Suddenly my little healing project wasn’t just mine. It belonged to “my people”, too. It reminded me of Ruth’s words to Naomi: “Your people will be my people.” I realized these tomatoes weren’t just mine, they were ours.
That’s when the magic started happening. The Mater Squad started texting me updates about their plants. Edith had a baby tomato first. Then I got a text from Kelley with about six baby tomatoes the size of blueberries. Well that made Sandra and me jealous, so we went and checked our plants and responded to Kelley’s text with pictures of our own baby tomatoes!
Dusty sent me pictures of his rows of plants. I saw Joe and Carol out back, staking and tying, and Fay was calling me to come help her tie hers up with old pantyhose. My friends Wendy and Linda reminded me every few days to pull the “suckers”, Lesa offered her expertise, and Vickie told me about Tomato-tone (which prompted another trip to the HD); they were all pros and had done this before.
The Mater Squad shared their worries, their little victories, and even their frustrations with the progress of growth. I found myself cheering with them when their first tomatoes turned red, and nodding when someone said they’d never realized how much work it really was. Me either! These plants were gargantuan. They all ended up being more than six feet tall, and I could hardly reach the tops of them.

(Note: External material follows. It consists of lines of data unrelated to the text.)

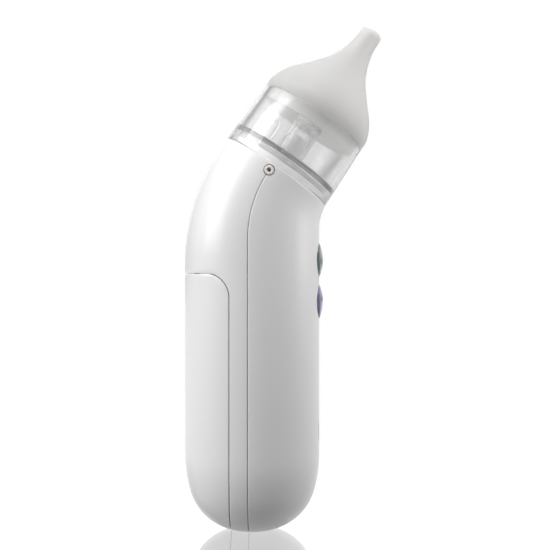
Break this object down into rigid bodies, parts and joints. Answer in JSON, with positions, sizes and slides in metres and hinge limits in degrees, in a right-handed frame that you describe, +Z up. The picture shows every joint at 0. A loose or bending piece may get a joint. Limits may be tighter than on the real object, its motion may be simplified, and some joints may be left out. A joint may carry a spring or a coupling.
{
  "type": "nasal aspirator",
  "caption": "Battery hand-held nasal aspirator: bent oval body, two front buttons, clear collection cup and soft cone nozzle on a head that leans forward, diaphragm pump inside.",
  "frame": {"origin": "middle of the small flat that the body stands on", "axes": "+Z up along the body, -Y towards the front, where the buttons are and the head leans, +X sideways"},
  "size_m": [0.041, 0.0648, 0.1661],
  "materials": {
    "body_plastic": "satin",
    "clear_plastic": "clear polycarbonate",
    "soft_silicone": "frosted translucent silicone",
    "seal_rubber": "matte",
    "seat_plastic": "matte",
    "teal_button": "gloss",
    "violet_button": "gloss",
    "stud_plastic": "satin",
    "dark_plastic": "matte",
    "white_plastic": "matte",
    "steel": "brushed",
    "chrome_steel": "polished",
    "brass": "plain",
    "copper": "enamelled copper wire",
    "board": "solder mask",
    "magnet": "ferrite",
    "paper": "pressed paper",
    "foam": "filter felt",
    "cell_wrap": "printed sleeve left plain",
    "wire_sleeve": "PVC"
  },
  "bodies": {
    "body": {"battery_leads": "wire_sleeve", "battery_left": "cell_wrap", "battery_right": "cell_wrap", "battery_springs": "steel", "battery_tray": "white_plastic", "board_components": "dark_plastic", "board_screws": "steel", "case_screws": "steel", "circuit_board": "board", "contact_plates": "chrome_steel", "front_shell": "body_plastic", "head_seat": "seat_plastic", "inlet_filter": "foam", "motor_brushes": "brass", "motor_bushes": "brass", "motor_can": "steel", "motor_end_cap": "dark_plastic", "motor_leads": "wire_sleeve", "motor_magnets": "magnet", "motor_screws": "steel", "pump_bracket": "white_plastic", "pump_chamber_ring": "white_plastic", "pump_cover": "white_plastic", "pump_diaphragm": "seal_rubber", "pump_screws": "steel", "rear_shell": "body_plastic", "seat_gasket": "seal_rubber", "seat_pins": "stud_plastic", "speaker_cone": "paper", "speaker_frame": "steel", "speaker_leads": "wire_sleeve", "speaker_magnet": "magnet", "suction_tube": "soft_silicone", "tact_switches": "dark_plastic", "valve_flaps": "seal_rubber", "valve_plate": "white_plastic"},
    "suction_button": {"suction_button": "teal_button", "suction_plunger": "dark_plastic"},
    "music_button": {"music_button": "violet_button", "music_plunger": "dark_plastic"},
    "battery_door": {"battery_door": "body_plastic"},
    "cup": {"collection_cup": "clear_plastic", "baffle_cage": "clear_plastic"},
    "nozzle": {"nozzle_tip": "soft_silicone"},
    "rotor": {"motor_shaft": "chrome_steel", "armature_core": "steel", "armature_windings": "copper", "commutator": "brass", "crank_eccentric": "brass", "bearing_inner_race": "chrome_steel"},
    "pump_rod": {"connecting_rod": "white_plastic", "bearing_outer_race": "chrome_steel", "bearing_balls": "chrome_steel", "piston_screw": "steel"}
  },
  "joints": [
    {"name": "suction_button_press", "type": "slide", "parent": "body", "child": "suction_button", "axis": [0, 1, 0], "range_m": [0, 0.0008], "stiffness_N_per_m": 1500},
    {"name": "music_button_press", "type": "slide", "parent": "body", "child": "music_button", "axis": [0, 1, 0], "range_m": [0, 0.0008], "stiffness_N_per_m": 1500},
    {"name": "battery_door_slide", "type": "slide", "parent": "body", "child": "battery_door", "axis": [0, 0, -1], "range_m": [0, 0.09]},
    {"name": "cup_pull", "type": "slide", "parent": "body", "child": "cup", "axis": [0, -0.5664, 0.8241], "range_m": [0, 0.03]},
    {"name": "nozzle_pull", "type": "slide", "parent": "cup", "child": "nozzle", "axis": [0, -0.5664, 0.8241], "range_m": [0, 0.025]},
    {"name": "motor_spin", "type": "hinge", "parent": "body", "child": "rotor", "pos_m": [0, 0, 0.1034], "axis": [0, 0, 1], "continuous": true},
    {"name": "crank_pin_turn", "type": "hinge", "parent": "rotor", "child": "pump_rod", "pos_m": [0, -0.0006, 0.1034], "axis": [0, 0, 1], "continuous": true, "deforming": ["pump_diaphragm"]}
  ],
  "couplings": [
    {"joint": "crank_pin_turn", "follows": "motor_spin", "ratio": -1}
  ]
}
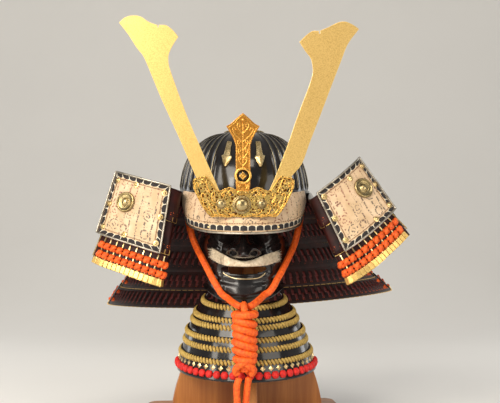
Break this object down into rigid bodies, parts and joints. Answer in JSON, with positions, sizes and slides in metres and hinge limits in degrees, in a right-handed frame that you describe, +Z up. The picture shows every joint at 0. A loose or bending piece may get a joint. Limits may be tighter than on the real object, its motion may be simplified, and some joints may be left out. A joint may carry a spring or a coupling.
{
  "type": "samurai helmet with face mask and throat guard on a wooden stand",
  "caption": "Japanese warrior's helmet with tall gilt horns, flared neck guard, turned-back ends, moustached half mask and laced throat guard, tied on a crossed-board stand.",
  "frame": {"origin": "floor level under the helmet's axis, on the underside of the stand's base board", "axes": "+Z up, the mask looks along -Y, the wearer's left is +X"},
  "size_m": [0.52, 0.4347, 0.6636],
  "materials": {
    "black_lacquer": "polished black lacquer",
    "gilt_matte": "fine matte gilding",
    "gilt_engraved": "engraved gilding",
    "aged_brass": "aged brass",
    "silver_rim": "worn silver edging",
    "printed_leather": "printed leather",
    "cream_fur": "soft fur",
    "lip_gilt": "pale gilding",
    "orange_cord": "braided cord",
    "honey_wood": "plain oiled wood"
  },
  "bodies": {
    "root": {"bowl": "black_lacquer", "bowl_band": "black_lacquer", "neck_lame_1": "black_lacquer", "neck_lame_2": "black_lacquer", "neck_lame_3": "black_lacquer", "neck_lame_4": "black_lacquer", "neck_lame_5": "black_lacquer", "face_mask": "black_lacquer", "throat_lame_1": "black_lacquer", "throat_lame_2": "black_lacquer", "throat_lame_3": "black_lacquer", "throat_lame_4": "black_lacquer", "horn_left": "gilt_matte", "horn_right": "gilt_matte", "crest_base": "gilt_engraved", "crest_plate": "gilt_engraved", "crest_ring": "gilt_engraved", "crest_clip": "gilt_engraved", "crown_ornament": "aged_brass", "dart_left": "aged_brass", "dart_right": "aged_brass", "boss_centre": "aged_brass", "boss_left": "aged_brass", "boss_right": "aged_brass", "turnback_disc_left": "aged_brass", "turnback_disc_right": "aged_brass", "peak_rim": "silver_rim", "turnback_rim_left": "silver_rim", "turnback_rim_right": "silver_rim", "peak": "printed_leather", "turnback_panel_left": "printed_leather", "turnback_panel_right": "printed_leather", "moustache": "cream_fur", "lip_line": "lip_gilt", "chin_cord_left": "orange_cord", "chin_cord_right": "orange_cord", "chin_knot": "orange_cord", "cord_tail_left": "orange_cord", "cord_tail_right": "orange_cord", "stand_base": "honey_wood", "stand_board_across": "honey_wood", "stand_board_fore_aft": "honey_wood"}
  },
  "joints": []
}
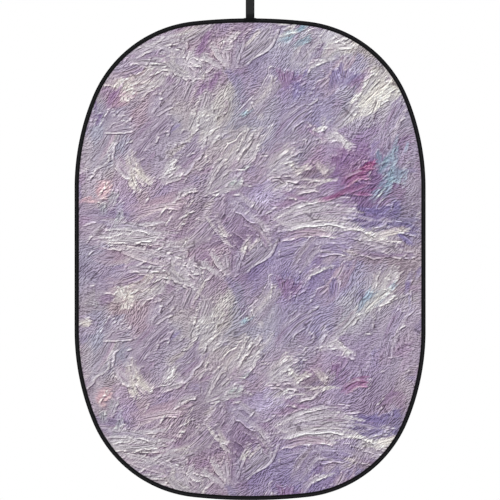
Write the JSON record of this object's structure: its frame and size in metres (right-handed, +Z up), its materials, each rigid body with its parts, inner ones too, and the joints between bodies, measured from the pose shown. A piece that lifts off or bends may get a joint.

In the middle of this adventure, I realized I wasn’t just raising tomatoes. God was using those plants to raise me back up. He was propping me up bit by bit with every text message, every Facebook post, every laugh, and every shared harvest. And it turns out, Jesus was right in Matthew 18:20 – “Where two or three gather in my name, there am I with them.” He didn’t just give me something to grow. He gave me the people to share it with. Now I’m not saying we purposely got together to grow those tomatoes for God. What I am saying is that God brought us together to grow those tomatoes for me. That, my friends, is what I consider “the church.”
Healing rarely happens alone. We want to believe we can muscle through it by ourselves, but God’s design is different. He weaves us into community. Galatians says to carry each other’s burdens. Sometimes that looks like praying for someone, sometimes it looks like sitting in silence with them, and sometimes it looks like watering a tomato plant someone gave you and sending them a picture.

When I look back on this summer, I’ll remember the taste of my own tomatoes, sure. More than that, I’ll remember how my friends unknowingly carried me. How my cousin’s rows in the dirt became part of my healing. How God used the simple act of giving tomato plants away to remind me I don’t have to walk through the hard seasons by myself.
We think of gardens as quiet, solitary places, but maybe God designed them to be shared. So while, in the beginning, I wasn’t really looking for a huge harvest, I got one anyway. Only it wasn’t tomatoes. It was friends, confidence, support and worth. Man, what a harvest.
Prayer for the Harvest
Lord, thank You for the friends and family who carry part of my burden, sometimes without even knowing it. Help me to notice when others need that same kind of support, and give me the courage to show up for them. Teach me to celebrate not just the fruit of my own harvest, but the joy of sharing it with others.